A bit further away was an open front shed. A grapevine grew over it, watered by the sump too. This was the shed where the hens set and raised chickens. Beside this shed was the thunderbox.

They had a copper in the bathroom and a plug-in stove in the kitchen. Also 3 power points in the house - fridge, stove and radio/TV. In the early 70's they splurged on a twin tub washer and a portable water heater, which made life a bit easier. Washing didn't take 1 day a week and all hands on deck anymore. They didn't get an extension lead though, so both heater and twin tub had to be moved each time to reach the power point in the kitchen. In about 1980 they got an indoor flush toilet.

I believe they did have a car at one time but before my time. This was in western Sydney.

But they too did not have the green thing.
 
Great story Tigger. Thanks for sharing. I like the description of the garden. Our council would have that place shut down now quicker than you can blink. The chardonnay set would be complaining about the smell, the sound, their amenity being affected.

Of course, you can't do any of those things with the new 300sqm cottage lots, where you are 20cm from your neighbours. The ol' quarter acre block, with a modest 2x1 war-time home up the front with a big long backyard would be required for that.

People would nowadays smack that down, build 5 separate 3x1's on the same land and not be able to swing a cat. Import everything and sit down for 14 hours a day watching Dr Phil or some other American **** complaining about how fat and depressed they all are.


I can only surmise that your Grandfather didn't drink a lot. I hope someone remembered the stash of unopened pay packets....pity they didn't buy BHP shares instead when they were about 70c a pop.

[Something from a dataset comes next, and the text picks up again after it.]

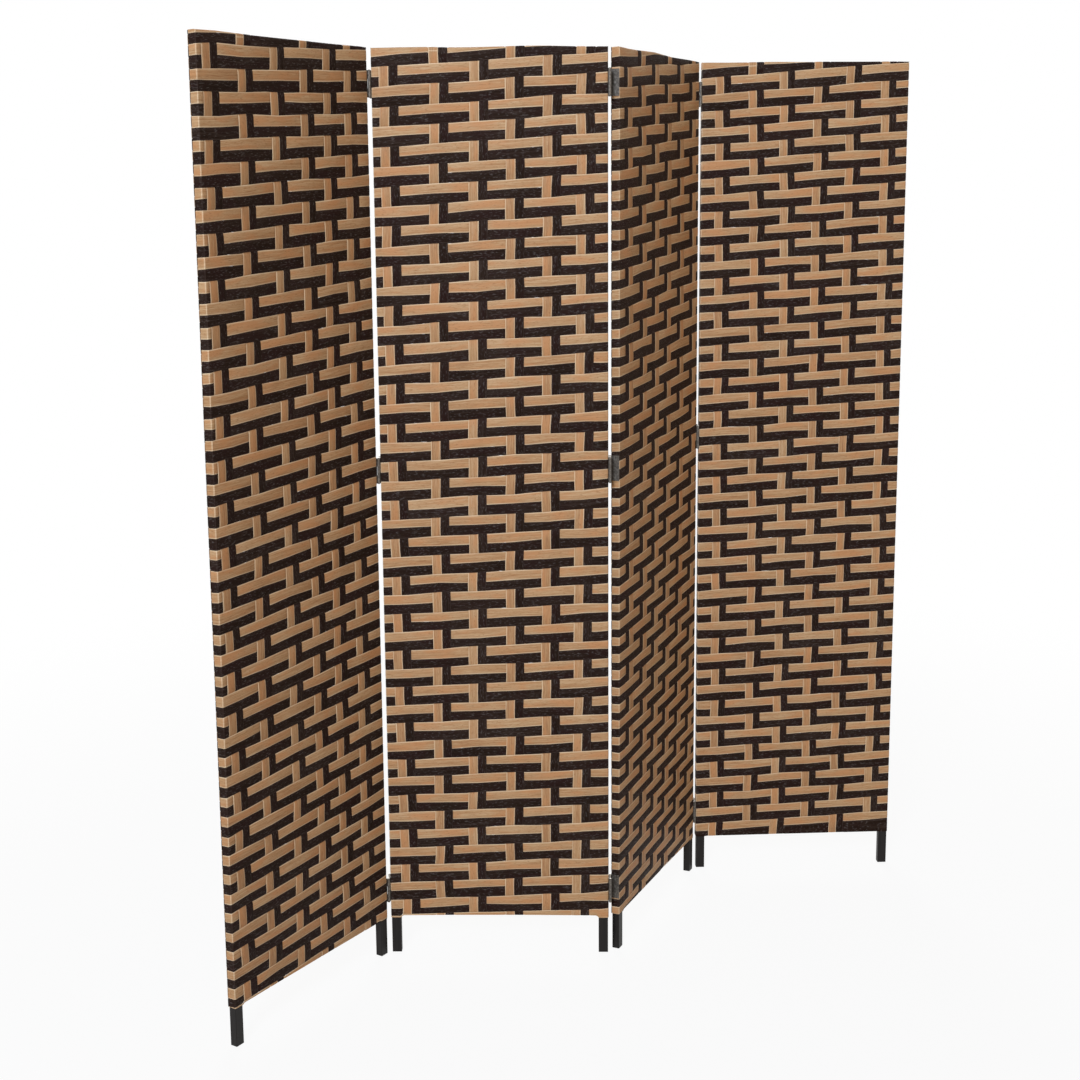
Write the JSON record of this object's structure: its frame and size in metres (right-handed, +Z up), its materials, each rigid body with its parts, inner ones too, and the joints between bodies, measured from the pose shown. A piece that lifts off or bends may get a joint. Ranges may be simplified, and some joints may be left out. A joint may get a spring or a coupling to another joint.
{
  "type": "folding screen",
  "caption": "Free-standing zigzag folding screen: slim wooden panels faced with two-tone flat-woven paper strips, joined by two-way hinges, on short square legs.",
  "frame": {"origin": "on the floor, at the middle of the screen's bounding box as it stands folded in a zigzag", "axes": "+Z up, +X along the run of the zigzag from the first panel to the last, +Y towards the back; the first and third folds close towards the front"},
  "size_m": [1.5918, 0.2758, 1.8],
  "materials": {
    "woven_paper": "flat-woven tan and black twisted-paper strips",
    "black_wood": "black painted",
    "rail_wood": "raw",
    "dowel_wood": "raw",
    "hinge_metal": "zinc plated",
    "hinge_pin_metal": "zinc plated",
    "screw_metal": "zinc plated"
  },
  "bodies": {
    "panel_1": {"panel_1_back_mat": "woven_paper", "panel_1_bottom_rail": "rail_wood", "panel_1_front_mat": "woven_paper", "panel_1_middle_rail": "rail_wood", "panel_1_rail_dowels": "dowel_wood", "panel_1_stile_left": "black_wood", "panel_1_stile_right": "black_wood", "panel_1_top_rail": "rail_wood", "hinge_12_leaves_left": "hinge_metal", "hinge_12_front_pins": "hinge_pin_metal", "hinge_12_screws_left": "screw_metal"},
    "panel_2": {"panel_2_back_mat": "woven_paper", "panel_2_bottom_rail": "rail_wood", "panel_2_front_mat": "woven_paper", "panel_2_middle_rail": "rail_wood", "panel_2_rail_dowels": "dowel_wood", "panel_2_stile_left": "black_wood", "panel_2_stile_right": "black_wood", "panel_2_top_rail": "rail_wood", "hinge_12_leaves_right": "hinge_metal", "hinge_12_back_pins": "hinge_pin_metal", "hinge_12_screws_right": "screw_metal", "hinge_23_leaves_left": "hinge_metal", "hinge_23_front_pins": "hinge_pin_metal", "hinge_23_screws_left": "screw_metal"},
    "panel_3": {"panel_3_back_mat": "woven_paper", "panel_3_bottom_rail": "rail_wood", "panel_3_front_mat": "woven_paper", "panel_3_middle_rail": "rail_wood", "panel_3_rail_dowels": "dowel_wood", "panel_3_stile_left": "black_wood", "panel_3_stile_right": "black_wood", "panel_3_top_rail": "rail_wood", "hinge_23_leaves_right": "hinge_metal", "hinge_23_back_pins": "hinge_pin_metal", "hinge_23_screws_right": "screw_metal", "hinge_34_leaves_left": "hinge_metal", "hinge_34_front_pins": "hinge_pin_metal", "hinge_34_screws_left": "screw_metal"},
    "panel_4": {"panel_4_back_mat": "woven_paper", "panel_4_bottom_rail": "rail_wood", "panel_4_front_mat": "woven_paper", "panel_4_middle_rail": "rail_wood", "panel_4_rail_dowels": "dowel_wood", "panel_4_stile_left": "black_wood", "panel_4_stile_right": "black_wood", "panel_4_top_rail": "rail_wood", "hinge_34_leaves_right": "hinge_metal", "hinge_34_back_pins": "hinge_pin_metal", "hinge_34_screws_right": "screw_metal"},
    "link_12": {"hinge_12_links": "hinge_metal"},
    "link_23": {"hinge_23_links": "hinge_metal"},
    "link_34": {"hinge_34_links": "hinge_metal"}
  },
  "joints": [
    {"name": "back_fold_12", "type": "hinge", "parent": "panel_2", "child": "link_12", "pos_m": [-0.37446, 0.12086, 0.9], "axis": [0, 0, -1], "range_deg": [0, 180]},
    {"name": "front_fold_12", "type": "hinge", "parent": "link_12", "child": "panel_1", "pos_m": [-0.38558, 0.10304, 0.9], "axis": [0, 0, 1], "range_deg": [-58, 122]},
    {"name": "front_fold_23", "type": "hinge", "parent": "panel_2", "child": "link_23", "pos_m": [-0.00391, -0.13533, 0.9], "axis": [0, 0, -1], "range_deg": [0, 180]},
    {"name": "back_fold_23", "type": "hinge", "parent": "link_23", "child": "panel_3", "pos_m": [0.00722, -0.11752, 0.9], "axis": [0, 0, 1], "range_deg": [-66, 114]},
    {"name": "front_fold_34", "type": "hinge", "parent": "panel_3", "child": "link_34", "pos_m": [0.39198, 0.11679, 0.9], "axis": [0, 0, -1], "range_deg": [-62, 118]},
    {"name": "back_fold_34", "type": "hinge", "parent": "link_34", "child": "panel_4", "pos_m": [0.40183, 0.13533, 0.9], "axis": [0, 0, 1], "range_deg": [0, 180]}
  ]
}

My Grandfather was a pathetic alcoholic, so Grandma used to have to storm into the pub on a Friday night and drag his sorry *** home, with the vast majority of the pay packet handed over the bar hours prior. She had to make do with the cents as well. With 6 or 7 pubs in the district, he always changed his watering hole to give himself more time to drink it all away before she could catch him. Like I said - pathetic.